Packaging and exporting source code

  1. Compile code, make sure it runs.
  2. In Eclipse, click File --> Export --> Java --> Runnable JAR file.
    • Launch configuration: RuleBasedNLP.
    • Export destination is ~path_to/LireNLPSystem/inst/java; save as RuleBasedNLP.jar.
    • Library handling: Package required libraries into generated jar.
  3. Click Finish.

Updating R package

The R package is created using roxygen. Therefore documentation files (.Rd files in the man folder) are automatically generated. You may modify following snippet for package updates:

remove.packages("LireNLPSystem")
library("devtools")
library(roxygen2)
setwd("~path_to_github_folder")
setwd("./LireNLPSystem")
document()
setwd("..")
install("LireNLPSystem")

Then, follow normal Git/GitHub procedures to update the package remotely.

User-supplied feature weights

To use user-supplied feature weights (instead of the ones tuned with LIRE training data), replace ml_feature_weights with a data frame having three columns: finding_name | feature_name | feature_weight.

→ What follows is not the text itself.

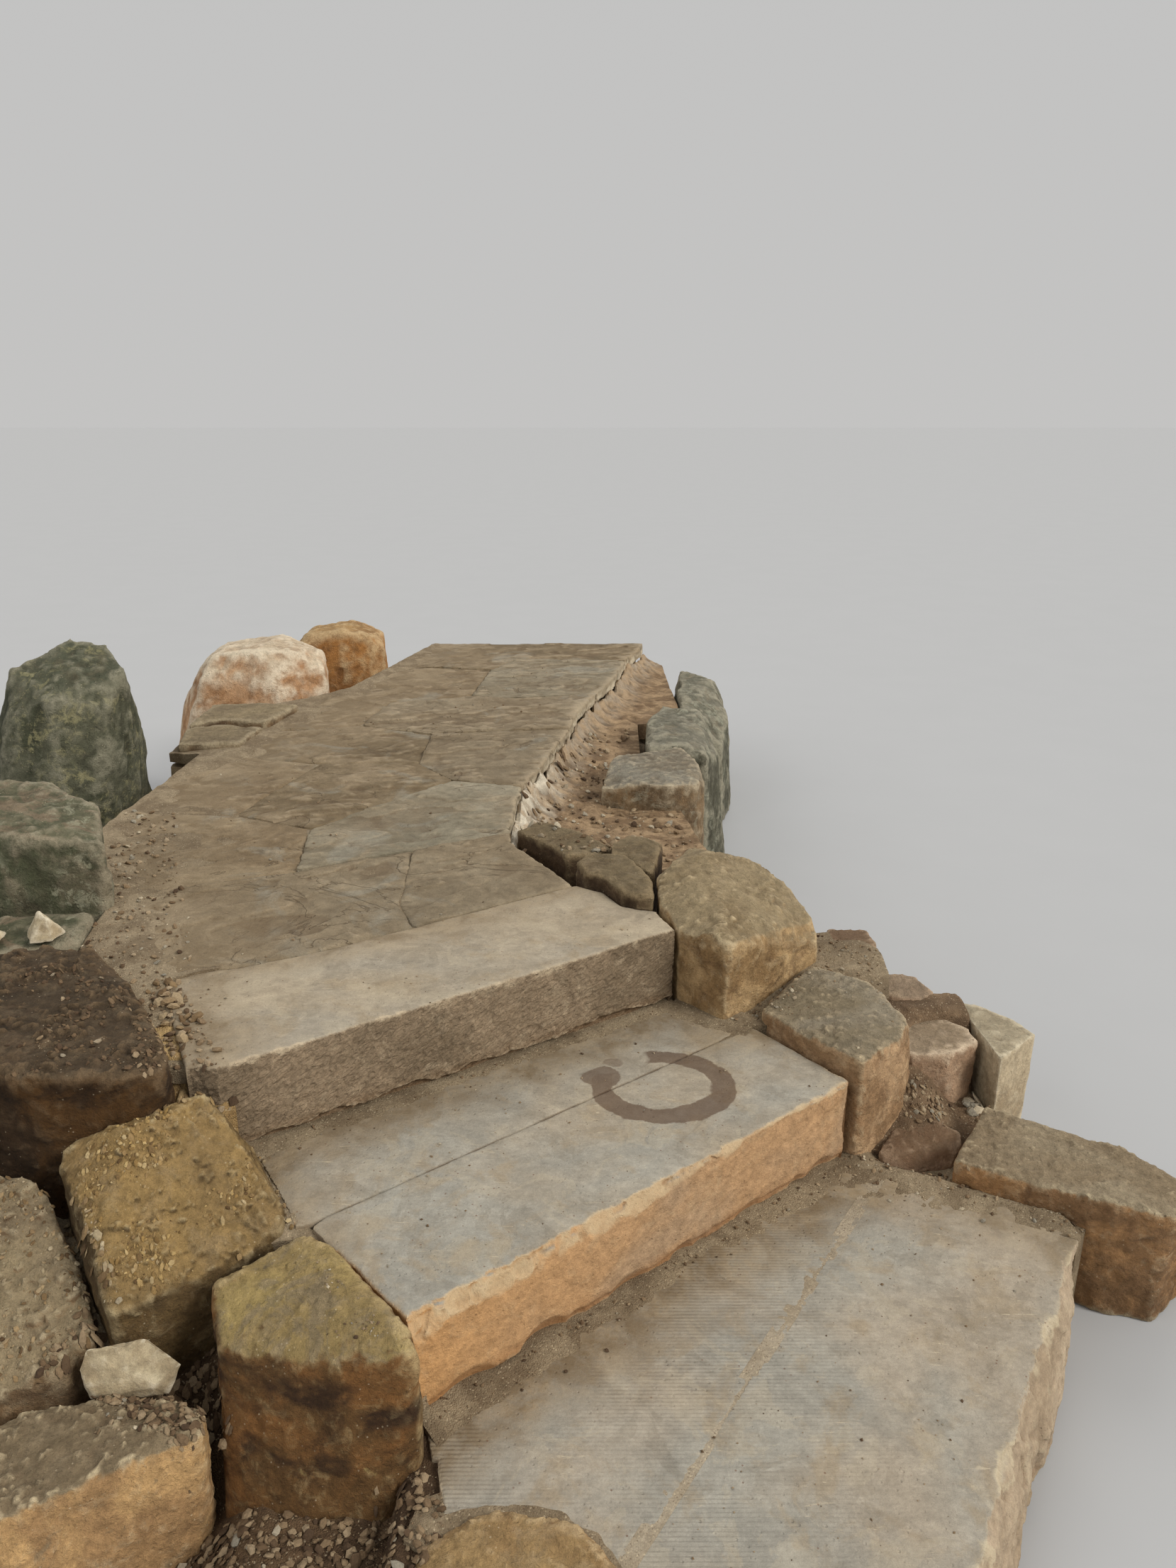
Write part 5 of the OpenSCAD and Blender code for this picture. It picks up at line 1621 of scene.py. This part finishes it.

Note:

  • All unique elements in finding_name column must be consistent with elements in finding.list vector.
  • All entries in feature_name must be consistent with those created with the CreateTextFeatures function (otherwise the cross-product will throw an error).

GitHub folder structure

Basic roxygen package components

  • DESCRIPTION: Description of the R package.
  • NAMESPACE: Generated by roxygen (do NOT edit by hand).
  • README.md and README.html: Wiki page for GitHub.
  • inst/java: Contains the RuleBasedNLP.jar file which is read by functions written with rJava interface.
  • man: Contains .Rd documentation files (do NOT edit by hand).
  • R: Contains the described 5 .R files as well as an onLoad.R file to load the JVM.

Additional Components

  • data and data-raw: Contains files to load machine-learning feature weights. On package loading, file process_data.R reads in ml_feature_weights.csv and stores in data/ml_feature_weights.rda. The object ml_feature_weights is automatically loaded into the R environment.
  • documentation: Contains
    • ARAD_NLP_LIRE.pdf: Accepted version of the paper.
    • lire_finding_matrix.xlsx: Detailed information on finding string names and data dictionaries.
  • java: Typical Maven project structure:
    • pom.xml: File that contains configuration information about the project; here the POM is rather minimal.
    • src/main/java: contains all the .java source files.
    • src/main/resources contains the context.csv and stopwords.txt files.
    • src/test/ and src/bin/ were auto-generated by Eclipse; not directly used by the project.
    • target is created by Maven and contains all the compiled classes, JAR files etc.